The United Kingdom’s broadcast regulator has announced trials to help smaller, community based radio stations access the UK’s digital audio broadcasting (DAB) system. According to Ofcom, nearly half of adults in the UK (48.9 percent) say they own a DAB radio set. But getting access to a DAB “digital multiplex” service area is expensive; most smaller radio stations can’t afford the price of admission.
Now Ofcom is experimenting with a new approach that it thinks will be cheaper, because it accesses free software from opendigitalradio.org. The method is called “small scale DAB.” It targets small geographic areas, “ideal for community and local radio stations,” Ofcom says.
Ofcom has ten trials planned, each of which will run for nine months. “Each trial will allow new digital radio services to broadcast to a local area and will help explore how groups of radio stations can work together,” the announcement continues. “The trials will also inform Ofcom’s work on identifying suitable frequencies for broadcasting smaller digital stations and help understand how these services could be licensed.”
The deadline for applying for one of the tryouts is April 7.
Meanwhile Ofcom has announced bids for a second national, commercial DAB multiplex. The first is operated by Digital One.

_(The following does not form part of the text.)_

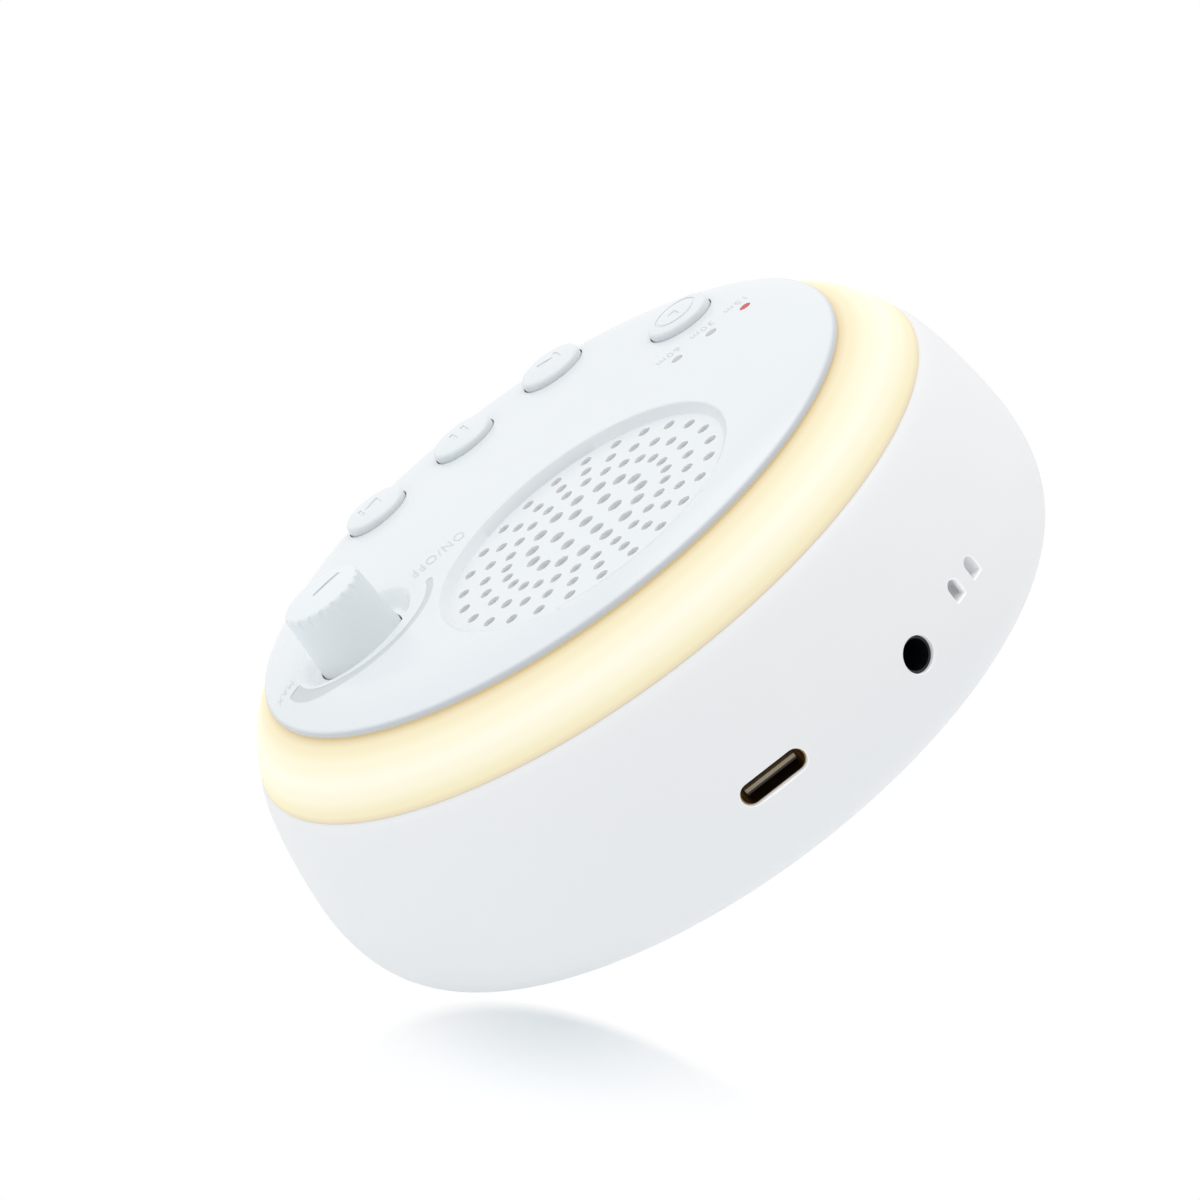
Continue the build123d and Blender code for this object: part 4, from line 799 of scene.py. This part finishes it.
crown_radii = [*np.linspace(0, SHOULDER_R, 23), *np.linspace(SHOULDER_R, PLATE_R - 0.2, 26)[1:]]
plate_profile = [(r, dome(r, 0)) for r in crown_radii] + rolled_rim + underside
recess_wall = [
    (RECESS_R + 0.5, below(-0.3, GRILLE_Z)),
    (RECESS_R + 0.2, below(-0.01, GRILLE_Z)),
    (RECESS_R + 0.04, below(0.06, GRILLE_Z)),
    (RECESS_R - 0.06, below(0.16, GRILLE_Z)),
    (RECESS_R - 0.14, below(0.3, GRILLE_Z)),
    (GRILLE_R + 0.05, GRILLE_Z),
]
past_dome = 1.008
dish_slope = [
    (DISH_FLOOR_R + t * (DISH_R - DISH_FLOOR_R), in_dish(past_dome * t * t * (3 - 2 * t)))
    for t in (i / 12 for i in range(13))
]
dish_wall = [(DISH_R + 0.5, below(-0.3)), *dish_slope[::-1]]
dish_wall += [(KNOB_HOLE_R + 0.06, DISH_Z), (KNOB_HOLE_R, DISH_Z - 0.06)]
round_cutters = [
    plate_cutter(recess_wall, 288, (0, GRILLE_Y)),
    plate_cutter(dish_wall, 192, (KNOB_X, KNOB_Y)),
    *[hole_cutter(place, BUTTON_HOLE_R) for place in button_places.values()],
    *[hole_cutter(place, LIGHT_R + 0.04, 0.06, 32) for place in light_places.values()],
]
plate = cored(turned(plate_profile, 512), joined(round_cutters))
plate = cored(plate, mark_cutter(), slot=2)
true_normals(plate, plate_profile)
gloss_white = finish(
    "gloss_white", moulded, (0.675, 0.71, 0.73), (0.665, 0.70, 0.725),
    roughness=0.2, spread=0.03, size=0.5, relief=0.0012, shader_values={"IOR": 1.52},
)
mark_grey = finish(
    "mark_grey", moulded, (0.54, 0.57, 0.59), (0.53, 0.56, 0.58),
    roughness=0.3, spread=0.03, size=0.5, relief=0.0012,
)
lid_white = gloss_white.copy()
lid_white.name = "lid_white"
dish_painted_light, painted_edge_shade = (0.82, 0.85, 0.87, 1), (0.50, 0.52, 0.55, 1)
tree = lid_white.node_tree
place = tree.nodes["Texture Coordinate"].outputs["Object"]
knob_place = (KNOB_X * MM, KNOB_Y * MM, 0)
from_knob = combined(tree, "SUBTRACT", place, knob_place, kind="VectorMath")
flat = combined(tree, "MULTIPLY", from_knob, (1, 1, 0), kind="VectorMath")
reach = combined(tree, "LENGTH", flat, kind="VectorMath", output="Value")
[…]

The hope is to launch number two in 2016. The agency says it has received applications from Listen2Digital and Sound Digital.
I have to admit that I’m liking the 18 stations proposed by Listen2Digital, which include a Sabras Asian contemporary channel and a Wireless oldies channel (of course I’m not making this call; it’s all up to the Brits and their duly appointed representatives; I’m just saying . . . ).